- Paradigm: Multi-paradigm: Functional, Object-oriented (class-based)
- Developer: Jorge Nunes
- First appeared: 1997
- Website: Tea

Influenced by
- Tcl, Java, Scheme

= Tea (programming language) =

Tea is a high-level scripting language for the Java environment. It combines features of Scheme, Tcl, and Java.

==Features==
- Integrated support for all major programming paradigms.
  - Functional programming language.
  - Functions are first-class objects.
  - Scheme-like closures are intrinsic to the language.
  - Support for object-oriented programming.
- Modular libraries with autoloading on-demand facilities.
- Large base of core functions and classes.
  - String and list processing.
  - Regular expressions.
  - File and network I/O.
  - Database access.
  - XML processing.
- 100% pure Java.
  - The Tea interpreter is implemented in Java.
  - Tea runs anywhere with a Java 1.6 JVM or higher.
  - Java reflection features allow the use of Java libraries directly from Tea code.
- Intended to be easily extended in Java. For example, Tea supports relational database access through JDBC, regular expressions through GNU Regexp, and an XML parser through a SAX parser (XML4J for example).
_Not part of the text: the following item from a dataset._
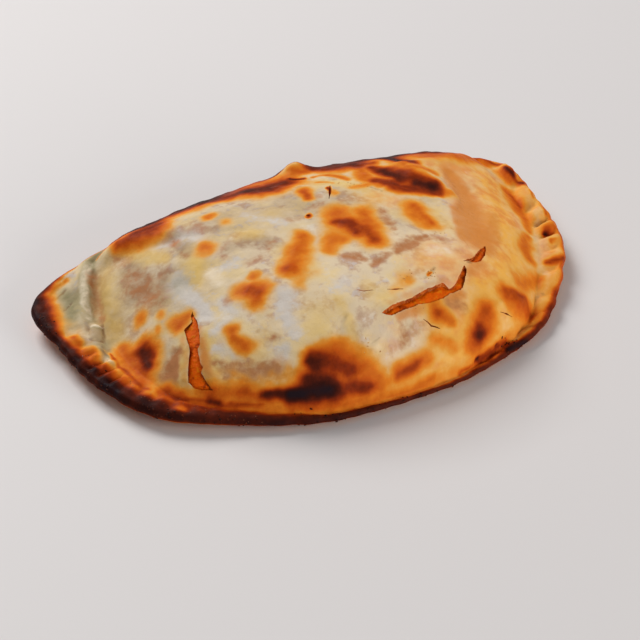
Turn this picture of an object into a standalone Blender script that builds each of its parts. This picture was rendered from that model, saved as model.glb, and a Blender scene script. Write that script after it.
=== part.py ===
"""A baked empanada: a half-moon of wheat dough folded over its filling and crimped round the arc.

Units are metres, +Z up. The origin lies on the table under the middle of the plan. The length runs
along X, the fold is the bulging back (+Y) and the crimped arc is the front (-Y). The crust is one
closed pocket of dough. Two tears open it, and through them shows the filling that it holds.
"""

import math

import bmesh
import bpy
import numpy as np
from mathutils import Vector, noise

# The edge of the half-moon, seen from above, and the section of the dough at each place on it:
# x, y, height of the rim's underside, width of the rim, half the thickness of the edge, and how
# deep the pleats are there, from 0 on the fold to 1.
EDGE = {
    "right tip": (0.0863, 0.0367, 0.0050, 0.0075, 0.0022, 0.3),
    "right shoulder": (0.0850, 0.0157, 0.0040, 0.0088, 0.0022, 0.65),
    "right side": (0.0800, -0.0067, 0.0030, 0.0092, 0.0022, 0.75),
    "right of the arc": (0.0676, -0.0253, 0.0020, 0.0078, 0.0018, 0.5),
    "front right": (0.0499, -0.0424, 0.0012, 0.0050, 0.0015, 0.4),
    "front, right of middle": (0.0229, -0.0521, 0.0006, 0.0028, 0.0012, 0.2),
    "front": (-0.0013, -0.0547, 0.0004, 0.0024, 0.0012, 0.15),
    "front, left of middle": (-0.0312, -0.0527, 0.0006, 0.0036, 0.0014, 0.15),
    "front left": (-0.0569, -0.0415, 0.0012, 0.0060, 0.0018, 0.10),
    "left of the arc": (-0.0756, -0.0283, 0.0020, 0.0085, 0.0020, 0.25),
    "left side": (-0.0844, -0.0064, 0.0025, 0.0125, 0.0020, 0.65),
    "left shoulder": (-0.0862, 0.0175, 0.0030, 0.0155, 0.0020, 0.22),
    "left tip": (-0.0845, 0.0386, 0.0040, 0.0160, 0.0020, 0.06),
    "fold, left end": (-0.0594, 0.0483, 0.0080, 0.0030, 0.0025, 0.0),
    "fold, left of middle": (-0.0299, 0.0523, 0.0090, 0.0005, 0.0035, 0.0),
    "fold": (0.0085, 0.0546, 0.0100, 0.0005, 0.0035, 0.0),
    "fold, right of middle": (0.0437, 0.0497, 0.0090, 0.0005, 0.0035, 0.0),
    "fold, right end": (0.0719, 0.0448, 0.0080, 0.0030, 0.0025, 0.0),
}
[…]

== Interpreter alternatives ==

Tea is a proprietary language. Its interpreter is subject to a non-free license. A project called "destea", which released as Language::Tea in CPAN, provides an alternative by generating Java code based on the Tea code.

TeaClipse is an open-source compiler that uses a JavaCC-generated parser to parse and then compile Tea source to the proprietary Tea bytecode.